Spokes of spinning wheels appear stationary or reverse — aliasing artifact when frame rate undersamples rotation speed. Exploitable for temporal disorientation.
Wagon wheel effect
You're filming a carriage with rapidly rotating wheels, and suddenly the spokes stop or appear to spin backward — even though the carriage is moving forward. This isn't a camera error but aliasing, and you're dealing with one of the most persistent optical illusions in digital cinema. The wagon wheel effect occurs when the rotational speed of an object overwhelms your camera's sampling rate. Your frame rate can no longer keep up with the motion — the spokes "jump" so far between frames that your eye can no longer reconstruct the continuous rotation.

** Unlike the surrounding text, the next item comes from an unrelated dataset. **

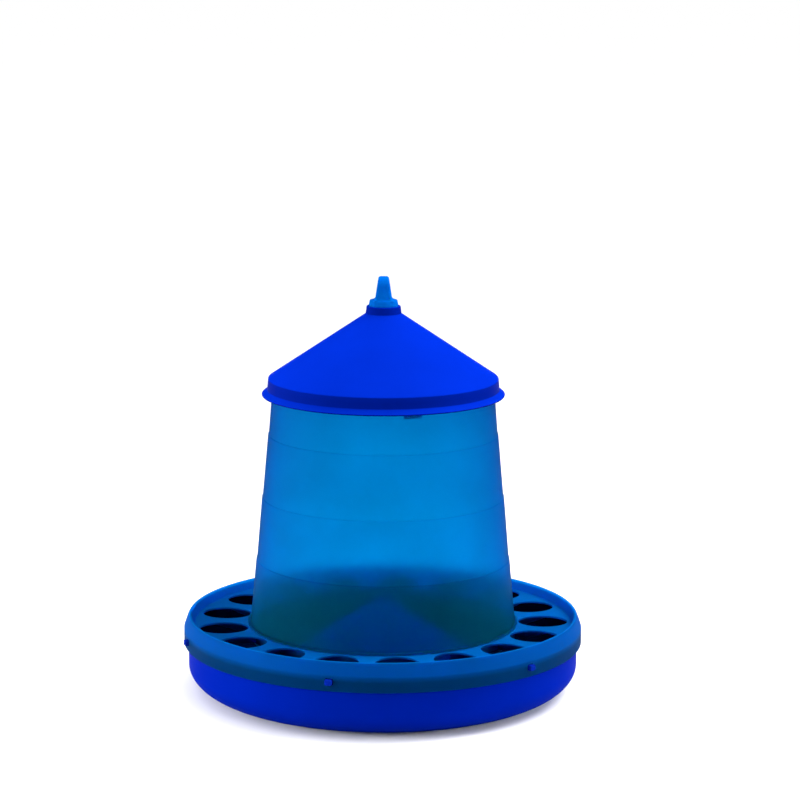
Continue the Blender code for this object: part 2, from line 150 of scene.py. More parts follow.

Technically speaking: You're shooting at 24fps. A wheel spoke rotates so quickly that between frame 1 and frame 2, it travels more than half a revolution. Your brain interpolates the shortest movement and interprets that as backward. At precisely the right speed, the spoke even appears to stop completely — it always jumps back to the same position. On set, you often only notice this during playback, sometimes not until editing. The problem is exacerbated by higher aperture settings (longer exposure time per frame) and by objects with regular patterns — perfect for wagon wheels, but also fan blades, helicopter rotors, or geometric patterns on moving cars.
The classic solution on set: Increase frame rate or shorten shutter speed. With 60fps, the problem usually disappears. Some DPs also work with optical filters or intentional motion blur to "convince" the aliasing. In modern productions — especially in VFX shots — we consciously incorporate the effect or prevent it through digital simulation. But here's where it gets interesting: The wagon wheel effect is also a deliberate creative tool. A backward-spinning wheel can create temporal confusion, enhance surreal moments, or distort speed in a disturbing way. Some directors use this intentionally.
For your daily work: Observe rapidly rotating objects closely in the monitor. If something looks unrealistic, aliasing is often to blame. Communicate with the VFX supervisor if it's unclear whether it's desired. And don't forget — the effect also depends on the angle of view and the focal length. An extreme wide-angle wheel can alias differently than the same wheel with a telephoto lens. Always test before shooting.